Dedicated servers commonly support enterprise-grade hardware components such as Intel Xeon or AMD EPYC processors, ECC RAM, NVMe SSDs, and hardware RAID controllers. Root access enables direct configuration of RAID levels, disk partitioning, logical volume management (LVM), and file systems like ext4, XFS, or ZFS based on performance and redundancy needs.

Security control is a major reason organizations choose dedicated server with root access. Administrators can configure firewalls using iptables, nftables, or firewalld, deploy intrusion detection systems like Fail2Ban or OSSEC, and enforce custom SELinux or AppArmor policies. This granular control is essential for meeting standards such as PCI DSS, HIPAA, and ISO 27001.

With root privileges, administrators can deploy any web server or application stack. Popular configurations include the LAMP stack (Linux, Apache, MySQL, PHP), LEMP stack (Linux, Nginx, MySQL, PHP-FPM), Node.js environments, Python frameworks like Django and Flask, and containerized workloads using Docker or Podman.

Use Cases For Dedicated Server With Root Access

Dedicated servers with root access are often used for database hosting due to their predictable performance. Administrators can fine-tune database engines such as MySQL, MariaDB, MongoDB, or Elasticsearch by adjusting buffer pools, query caches, replication settings, and storage engines. This level of optimization is not possible in restrictive hosting environments.

Game server hosting is another common use case of dedicated server with root access. Multiplayer platforms for games like Minecraft, Counter-Strike, Rust, and ARK require full control over ports, mods, server binaries, and resource allocation. Root access ensures stable tick rates, mod compatibility, and protection against DDoS attacks.

Root access also enables advanced virtualization and container orchestration. Administrators can deploy KVM, Xen, or VMware ESXi to create private virtual machines, or run Kubernetes clusters directly on bare metal. Bare-metal Kubernetes provides higher performance and lower latency compared to cloud-based nodes.

Networking customization is a significant benefit of dedicated servers. With root access, users can configure custom routing tables, VLAN tagging, bonding (link aggregation), and IPv6 networking. This is particularly valuable for content delivery networks, VoIP services, and large-scale distributed applications.

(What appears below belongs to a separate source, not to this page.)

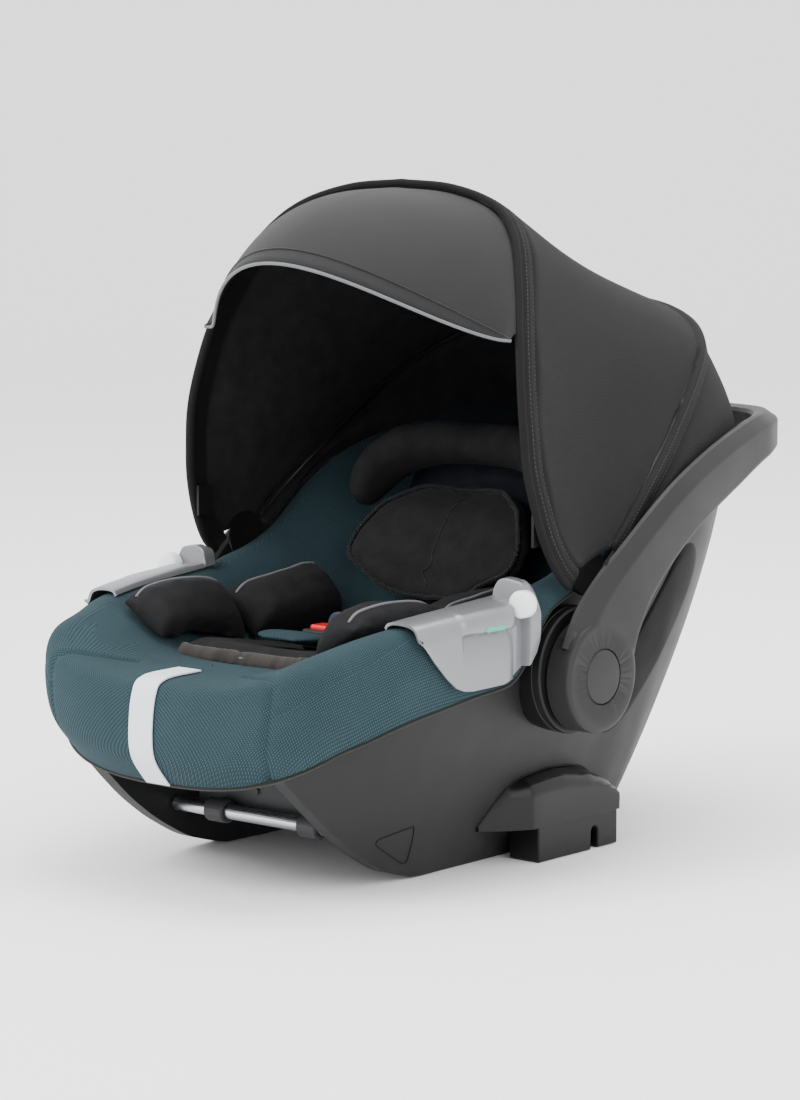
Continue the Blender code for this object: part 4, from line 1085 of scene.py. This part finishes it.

Dedicated servers with root access support custom backup and disaster recovery strategies. Administrators can configure snapshot-based backups, incremental rsync jobs, offsite replication, or object storage integration with platforms like Amazon S3-compatible services. Full control ensures backups align precisely with business recovery objectives.

Unlike managed hosting, dedicated server with root access place responsibility for system administration on the user. Tasks such as OS updates, security patching, service monitoring, and log management must be handled internally. This makes dedicated server with root access best suited for experienced system administrators or DevOps teams.

Performance consistency is a defining characteristic of dedicated servers. Since resources are not overcommitted, applications experience stable throughput and latency even during peak traffic. This predictability is critical for financial systems, ERP platforms, and mission-critical enterprise applications.

Cost structure is another distinguishing factor. Dedicated servers typically have higher monthly costs than VPS or cloud instances, but they offer fixed pricing without variable usage fees. For workloads with constant demand, dedicated servers can be more cost-effective than cloud infrastructure over time.

Dedicated servers with root access can be deployed in data centers across various geographic regions. This allows businesses to comply with data residency laws, reduce latency for regional users, and build multi-location redundancy strategies without relying on hyperscale cloud providers.

Scalability in a dedicated server environment is achieved through vertical scaling or horizontal expansion. Vertical scaling involves upgrading CPU, RAM, or storage, while horizontal scaling requires adding more dedicated servers behind load balancers such as HAProxy or Nginx. Root access ensures full control over scaling architecture.

Conclusion

A dedicated server with root access provides unmatched control, performance, and customization for demanding workloads. It is the preferred solution for organizations that require full ownership of their infrastructure, deep system-level optimization, and strict security control. While it requires technical expertise, the flexibility and power it offers make it a cornerstone of enterprise and high-performance hosting strategies.